Is it possible to celebrate Christmas in such a troubled world?
The situation at that time when Jesus was born is not far from the realities that we see in our world today. The prophet Isaiah writes that the light that was coming into the world, came to a people shrouded in darkness. There was gloom; there was distress. (Is. 9:1-2).
At that time, Mary and Joseph were forced to leave their home town of Nazareth and had to take a hundred miles arduous trip to Bethlehem. At that time, there were no highway and no cars; Mary and Joseph were forced to walk several days over hills and valleys, through desert and streams. Theirs must have really been a very dark and laborious walk.
And when they arrived in Bethlehem, as the gospel tells us, there was no room for them in the inn. All that they had was a filthy stable where animals were kept and there is where Mary gave birth to Jesus; she wrapped him in swaddling clothes and laid him in a manger (Lk 2:1- 7). In the conditions surrounding Jesus’ birth, we see the Son of God born amidst utter simplicity and poverty. Poverty was not the only source of darkness; a few days after Jesus was born, there was the threat of persecution by King Herod; and so Mary and Joseph had to flee to Egypt with the Baby Jesus because they were in danger (Mt 2:13).
Such were the dark realities during Christ’s birth. But was this not, in fact, predicted by the prophecies in the Old Testament? Did not Isaiah say, "For behold, darkness will cover the earth; and deep darkness the peoples” but He also said, “The people who walk in darkness Will see a great light; Those who live in a dark land, the light will shine on them (Is. 9:2)… “But the LORD will rise upon you and His glory will appear upon you (Is. 60:2)”.
When there is light all around us, we cannot appreciate the beauty of the stars. But when there’s total darkness, that’s when we can see how beautiful the stars are.
Henri Nouwen, a Jesuit spiritual writer writes, “ the world lies in the power of the evil one. Indeed, the powers of darkness ruler the world. We should not be surprised when we see human suffering and pain around IS. But we should be surprised by joy every time we see that God, not the evil one, has the last word.

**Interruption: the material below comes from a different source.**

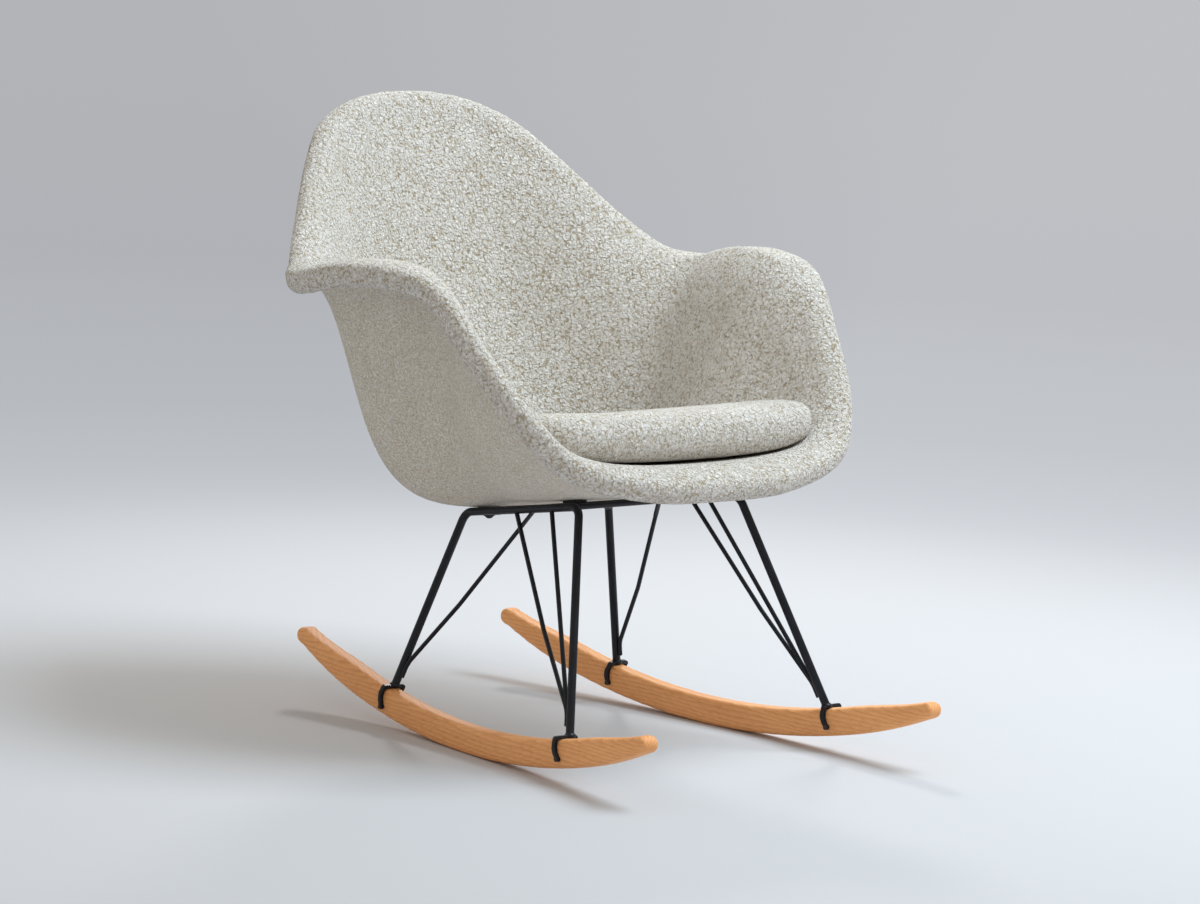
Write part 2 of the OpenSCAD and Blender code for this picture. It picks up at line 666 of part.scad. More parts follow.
// Side view of a saddle: a strip that bows to the rear and ends in a round tip
saddle_low = saddle_prong - saddle_width / 2;
function saddle_line(t) = [saddle_bow * 4 * t * (1 - t) - saddle_tip_reach * t * t, -saddle_low * t];
module saddle_side() {
    steps = 8;
    line = [for (i = [0:steps]) saddle_line(i / steps)];
    translate(line[steps])
        circle(d = saddle_width);
    polygon(concat([[-saddle_width / 2, 2 * saddle_wall]],
        [for (p = line) p - [saddle_width / 2, 0]],
        [for (i = [steps:-1:0]) line[i] + [saddle_width / 2, 0]],
        [[saddle_width / 2, 2 * saddle_wall]]));
}

// Bores for the two screws of a saddle, square to the rocker's sides
module saddle_screw_bores(d) {
    translate([0, -saddle_tip_reach, -saddle_low])
        rotate([0, 90, 0])
            cylinder(d = d, h = rocker_width * 3, center = true);
}

module saddle_screws() {
    color("gray")
        for (side = [left, right], turn = [-front_foot, rear_foot])
            at_foot(side, turn)
                for (s = [left, right])
                    translate([s * (rocker_width / 2 + saddle_gap + saddle_wall),
                        -saddle_tip_reach, -saddle_low])
                        rotate([0, s * 90, 0]) {
                            cylinder(d = saddle_screw * 1.7, h = saddle_screw * 0.4);
                            translate([0, 0, -saddle_wall - rocker_width * 0.35])
                                cylinder(d = saddle_screw, h = saddle_wall + rocker_width * 0.35);
                        }
}

// Side view of a rocker: an even bar bent to an arc, thinner towards round ends
rocker_mid = rocker_radius - rocker_end_rise - rocker_tip;
tip_turn = asin(rocker_reach / rocker_mid);
taper_turn = tip_turn - rocker_taper / rocker_radius * 180 / PI;
function taper(turn) = max(0, (abs(turn) - taper_turn) / (tip_turn - taper_turn));
function rocker_low(turn) = let(t = taper(turn)) rocker_radius - rocker_end_rise * t * t;
function rocker_depth(turn) = let(t = taper(turn))
    mix(rocker_height, 2 * rocker_tip, t * t * (2 - t));
module rocker_side() {
    steps = 80;
    low = [for (i = [0:steps]) let(a = mix(-tip_turn, tip_turn, i / steps))
        rocker_low(a) * [sin(a), -cos(a)]];
    end = [for (i = [1:7]) let(a = tip_turn, b = a - 90 + i * 180 / 8)
        rocker_mid * [sin(a), -cos(a)] + rocker_tip * [cos(b), sin(b)]];
    top = [for (i = [0:steps]) let(a = mix(tip_turn, -tip_turn, i / steps))
        (rocker_low(a) - rocker_depth(a)) * [sin(a), -cos(a)]];
    start = [for (p = end) [-p[0], p[1]]];
    polygon(concat(low, end, top, [for (i = [6:-1:0]) start[i]]));
}

module rocker(side) {
    run = rocker_reach + rocker_tip;
    color("burlywood")
        translate([side * rocker_spacing / 2, 0, rocker_radius])
            rotate([0, 0, side * rocker_toe])
                difference() {
                    intersection() {
                        rotate([90, 0, 90])
                            linear_extrude(rocker_width, center = true)
                                rocker_side();
                        translate([0, 0, -rocker_radius - 1])
                            linear_extrude(rocker_radius)
                                union() {
                                    square([rocker_width, 2 * (run - rocker_width / 2)],
                                        center = true);
                                    for (e = [left, right])
                                        translate([0, e * (run - rocker_width / 2)])
                                            circle(d = rocker_width);
                                }
                    }
                    for (turn = [-front_foot, rear_foot])
                        rotate([turn, 0, 0])
                            translate([0, 0, -rocker_inner])
                                saddle_screw_bores(saddle_screw + 0.2);
                }
}

shell_core();
inner_pad();
outer_cover();
rim_roll();
seat_cushion();
side_frame(left);  // side_frame_left
side_frame(right);  // side_frame_right
cross_bar(-front_bar_reach);  // front_cross_bar
cross_bar(rear_bar_reach);  // rear_cross_bar
rear_brace(left, rear_brace_left_reach);  // rear_brace_left
rear_brace(right, rear_brace_right_reach);  // rear_brace_right
front_brace(left, outer_brace_left_reach, brace_bow);  // front_outer_brace_left
front_brace(right, outer_brace_right_reach, brace_bow);  // front_outer_brace_right
front_brace(left, inner_brace_reach, 0);  // front_inner_brace_left
front_brace(right, inner_brace_reach, 0);  // front_inner_brace_right
mount_tab(left, FRONT_MOUNT, -mount_front_reach);  // mount_tab_front_left
mount_tab(right, FRONT_MOUNT, -mount_front_reach);  // mount_tab_front_right
mount_tab(left, REAR_MOUNT, mount_rear_reach);  // mount_tab_rear_left
mount_tab(right, REAR_MOUNT, mount_rear_reach);  // mount_tab_rear_right
shock_mount(left, FRONT_MOUNT);  // shock_mount_front_left
shock_mount(right, FRONT_MOUNT);  // shock_mount_front_right
shock_mount(left, REAR_MOUNT);  // shock_mount_rear_left
shock_mount(right, REAR_MOUNT);  // shock_mount_rear_right
mount_screws();
mount_washers();
saddle(left, -front_foot);  // saddle_front_left
saddle(right, -front_foot);  // saddle_front_right
saddle(left, rear_foot);  // saddle_rear_left
saddle(right, rear_foot);  // saddle_rear_right
saddle_screws();
rocker(left);  // rocker_left
rocker(right);  // rocker_right
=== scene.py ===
"""Upholstered rocking chair: cloth, padding, finishes, floor, lamps and camera."""

from math import radians

import bpy
from mathutils import Matrix, Vector
from mathutils.bvhtree import BVHTree


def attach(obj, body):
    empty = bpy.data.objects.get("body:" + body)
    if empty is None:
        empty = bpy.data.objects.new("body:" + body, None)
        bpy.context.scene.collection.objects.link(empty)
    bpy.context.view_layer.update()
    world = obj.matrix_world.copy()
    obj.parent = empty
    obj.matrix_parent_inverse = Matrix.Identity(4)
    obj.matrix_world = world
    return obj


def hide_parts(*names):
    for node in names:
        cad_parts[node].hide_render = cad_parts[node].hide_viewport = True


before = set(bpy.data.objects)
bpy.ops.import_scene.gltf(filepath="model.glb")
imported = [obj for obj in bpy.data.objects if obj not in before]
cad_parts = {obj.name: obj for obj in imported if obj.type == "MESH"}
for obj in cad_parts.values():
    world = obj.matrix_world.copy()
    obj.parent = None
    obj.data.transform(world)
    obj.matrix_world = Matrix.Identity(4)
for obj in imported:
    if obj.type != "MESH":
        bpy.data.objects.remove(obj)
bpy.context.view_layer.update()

# Lengths are in metres and turns in degrees. Only the lens and its sensor are in millimetres.
CAMERA_PLACE = (-3.8824, -4.2264, 1.141)
CAMERA_TURN = -42.47
CAMERA_TILT = 8.05
CAMERA_ROLL = 3.45
CAMERA_LENS = 153.28
CAMERA_SENSOR = 36

# CAD shapes: how near loose corners merge, which triangles pair up, and which edges stay crisp.
MERGE_REACH = 0.00003
PAIR_TURN = 50
PAIR_SKEW = 70
SHARP_EDGE = 48
ROUNDING_STEPS = 4

# Cloth on the shell: how fine each skin is, and how far the cloth stands off the solids.
PAD_VOXEL = 0.0044
COVER_VOXEL = 0.0044
PILE = 0.0012

# The rolled edge: its thicker pile, how far that fades out, and its fuller outer shoulder,
# which lies where the skin's normal rises by the lean, more or less the spread.
ROLL_PILE = 0.0028
ROLL_FADE = 0.014
ROLL_SHOULDER = 0.0035
SHOULDER_LEAN = 0.5
SHOULDER_SPREAD = 0.45

# Where the cover lies over it, the padding's skin steps back under the cloth.
CLOTH_STEP = 0.0008
SEAM_FADE = 0.004

# The cloth's tone: how much the gaps darken it, partly by the yarn's own tan and partly as
# painted shade, and the yarn and its clumps lighten it.
TONE_START = 0.12
GAP_SHADE = 0.75
YARN_LIGHT = 1.15
CLUMP_LIGHT = 0.22

# How deep the fine relief of the hard finishes is.
FINE_RELIEF = 0.0002

# The loose cushion: its skin, its pile and how far it swells.
CUSHION_VOXEL = 0.0055
CUSHION_PILE = 0.0018
CUSHION_SWELL = 0.0028
SWELL_FRAMES = 20

# How the cushion settles: the gap it leaves, how deep it looks for the bed, how far it sinks
# at most, and from which slope of its surface on.
SETTLE_GAP = 0.0052
SETTLE_REACH = 0.03
SETTLE_MOST = 0.005
SETTLE_SLOPE = 0.35
SETTLE_FADE = 0.8

# The rockers: their splay, their sanded skin, and the reach and height of each round nose.
ROCKER_TURN = -5.25
WOOD_VOXEL = 0.0019
WOOD_SANDING = 45
WOOD_REGAIN = 0.0004
FRONT_NOSE = (0.3240, 0.0722)
REAR_NOSE = (0.3300, 0.0742)
NOSE_RADIUS = 0.0098
NOSE_WIDTH = 0.0221
NOSE_OVERLAP = 0.002

# The saddles: their skin, the bead of weld, and where the feet of a right-hand frame stand.
SADDLE_VOXEL = 0.0006
WELD_SIZE = (0.0064, 0.0064, 0.0042)
FRONT_FOOT = (0.1965, -0.1790, 0.0530)
REAR_FOOT = (0.1713, 0.1503, 0.0480)

# The floor and its backdrop: the paint, the shift that brings the pale middle to the chair,
# how far out the last tone lies, and the tones from the middle outwards, which are painted
# light: pale in the middle and darker outwards.
FLOOR_PAINT = (0.595, 0.595, 0.62, 1)
PALE_SHIFT = (-0.15, 0.14, 0.0)
TONES_REACH = 10.0
BACKDROP_TONES = ((0.0, (0.77, 0.80, 0.85)), (0.10, (0.72, 0.75, 0.80)),
                  (0.18, (0.59, 0.62, 0.66)), (0.28, (0.52, 0.54, 0.57)),
                  (0.5, (0.48, 0.49, 0.52)), (1.0, (0.49, 0.50, 0.52)))
FADE_START = 0.7
FADE_END = 2.2

# The backdrop's painted light grows a little brighter from the left to the right of the chair's
# front.
RIGHTWARDS = (0.737, -0.675, 0.0)
GLOW_SPREAD = 0.12
GLOW_LEFT = 0.91
GLOW_RIGHT = 1.06


def place_camera():
    """The camera at the photograph's viewing angle."""
    data = bpy.data.cameras.new("camera")
    data.sensor_width = CAMERA_SENSOR
    data.lens = CAMERA_LENS
    camera = bpy.data.objects.new("camera", data)
    bpy.context.collection.objects.link(camera)
    turned = (Matrix.Rotation(radians(CAMERA_TURN), 4, "Z")
              @ Matrix.Rotation(radians(90 - CAMERA_TILT), 4, "X")
              @ Matrix.Rotation(radians(CAMERA_ROLL), 4, "Z"))
    camera.matrix_world = Matrix.Translation(CAMERA_PLACE) @ turned
    bpy.context.scene.camera = camera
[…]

By entering into the world and confronting the evil one with the fullness of Divine goodness, the way was opened for us to live in the world, no longer as victims, but as free men and women, guided, not by optimism , but by HOPE.”
And so, is it possible to celebrate Christmas in our troubled world? Oh Yes!
Jesus, in fact, came as our light. He is, in fact, our HOPE. As John wrote in the Gospel, “And the light shines in darkness; and the darkness overcame it not.” (Jn 1:5).
Christmas reminds us that Jesus is our Emmanuel, our God with us. Jesus is the LIGHT that will never leave us. He is the constant light that is here to stay. No matter how dark and troubled our world may seem, it can be restored back to life when the glorious light of the Son of God shines into our heart.
And so, as we wait for Christmas day, with the advent song writer, we pray,
“When darkness closes in,
when courage fails and hopes grow dim,
Lord Jesus, come.
Clear the shadows from our sight;
set our troubled world aright.
Fill our eyes with radiant light,
Lord, Jesus, come!”
My Christmas wish for all of us is this: May we bring the love, joy, peace, hope, and the light of Jesus to our family, our relatives, our friends, and even to those who are not our friends. May we share the love of Jesus to everyone we meet. We may not be able to solve all the problems in our world. But as we carry the light of Jesus within us, we will be creating tiny sparks in our community… And thus bring light to our world.
Merry Christmas and Happy New Year to you and your loved ones.